Cobb is serving a life sentence for electrocuting his pregnant wife. In 1996, he volunteered to play a woman in Shakespeare Behind Bars's first full-length production, "The Two Gentlemen of Verona," and got a lot of grief for the decision not only from inmates outside the program, but from his fellow cast members. "They said, 'It's no big deal for you, you're practically a woman already,' " director Tofteland recalls.
Tofteland was furious; and as a professional Shakespearean actor, an angry Tofteland is a voice to be reckoned with. He sat the company down and told them that Cobb had made a braver choice than any of them, because as a gay man playing a woman in prison, he could be particularly targeted for harassment and worse by other inmates.
In the years since that performance, many veteran members of the Shakespeare group have played female roles; now it's accepted by fellow inmates as a matter of course. Playing Gertrude this year, Cobb says, he didn't think about danger; he thought about his mother. Gertrude's character, he explains, made a lot of questionable choices for the sake of appearances. Similarly, Cobb says, his mother has always cared perhaps too much about what other people think. "You know, good old Southern dysfunction," he jokes to the crowd.
Cobb has had a difficult time in the Shakespeare group. A fine actor himself, and the only member who came to prison with theater training, he has often incurred the resentment of other company members by ordering them around. He sometimes tries to defuse tensions with stiff jokes but, Tofteland says, Cobb has never let his guard down.
Until tonight. As he talks about his mother, and how she has never been able to accept that she has a son in prison, he chokes on his words. The other actors look surprised. Tofteland draws the questions to a close, and the guests depart.
Maybe this is it, I think, watching the actors pack into a windowed corridor, to be strip-searched and returned to their cells. They keep waving, mugging, making faces at me and Andy. Every once in a while, someone mouths, "See you next year!"
In the past year, there've been no flash-bang conversions, no sudden contrition among these players. But maybe this slow growth, these lonely revelations maybe this incremental change is what begins to happen when a man chooses to be.
E-mail comments to wiltenburgm@csmonitor.com or nelsona@csps.com
When photographer Andy Nelson and reporter Mary Wiltenburg returned to Luther Luckett Correctional Facility this year, they were looking for changes. Had the passage of another year, and the addition of "Hamlet" to the inmates' growing Shakespeare repertoire, made a difference in how the men saw themselves and the world?

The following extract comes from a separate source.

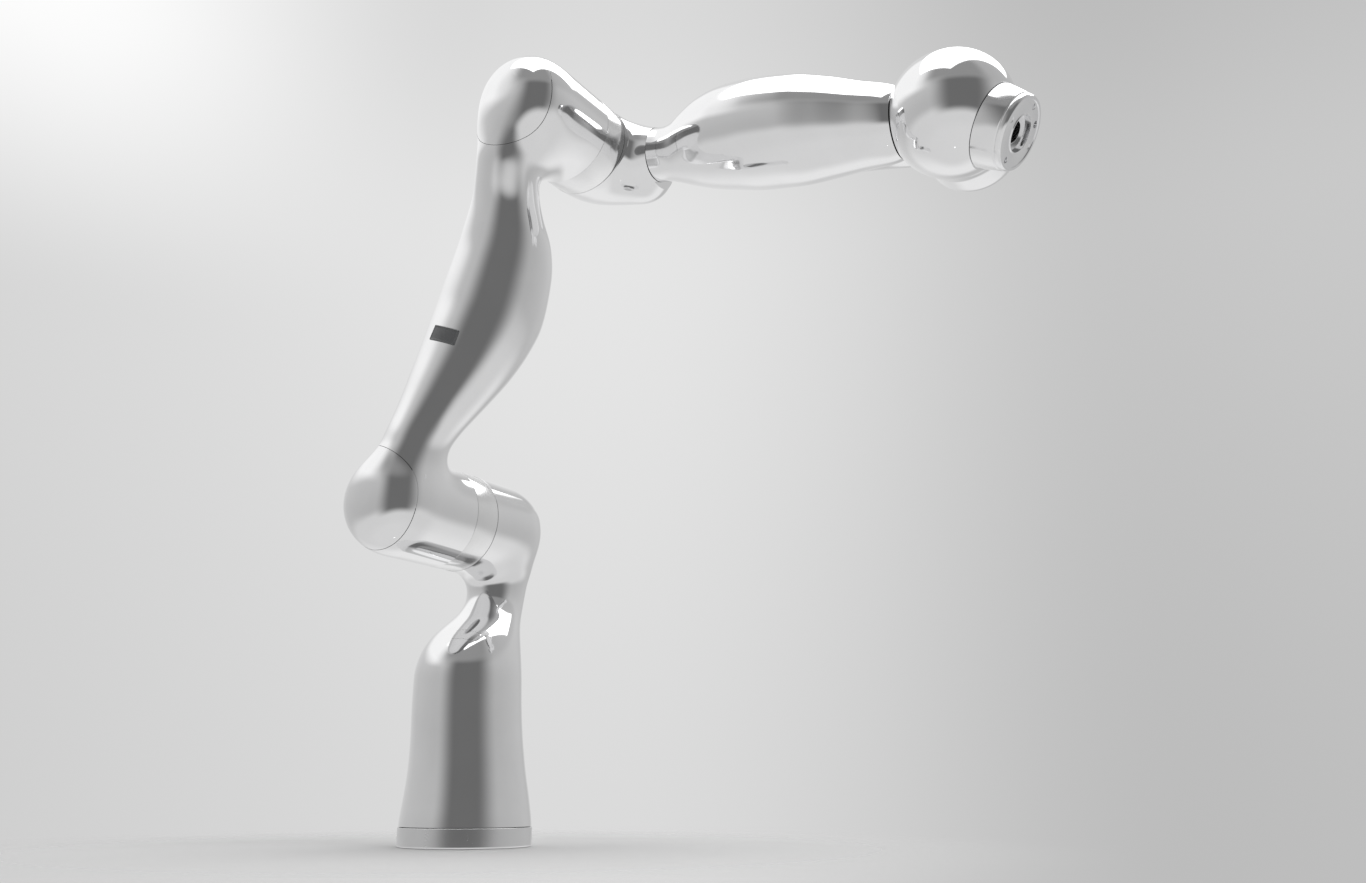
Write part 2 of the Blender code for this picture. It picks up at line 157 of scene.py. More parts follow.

It wasn't an unreasonable quest, even taking into account the static nature of prison life. "Last year, everyone gave us the sense of the transforming experience of these plays," Mary says. But Andy and Mary hadn't seen that in the production of "Titus," though the violent play had forced some actors to confront crimes much like their own.
This year, too, "the reality was that a lot of the guys seemed to be holding the line," Andy says. But "the play gave [them] a chance to have more life. [It's] the high point of the year."
It was also something of a reunion, as Andy and Mary were peppered with questions about their lives. The exchanges drove home the confinement of prison, but revealed growth as well: "What emerged were subtler changes but ones that mean something to these guys' emotional development," Mary says.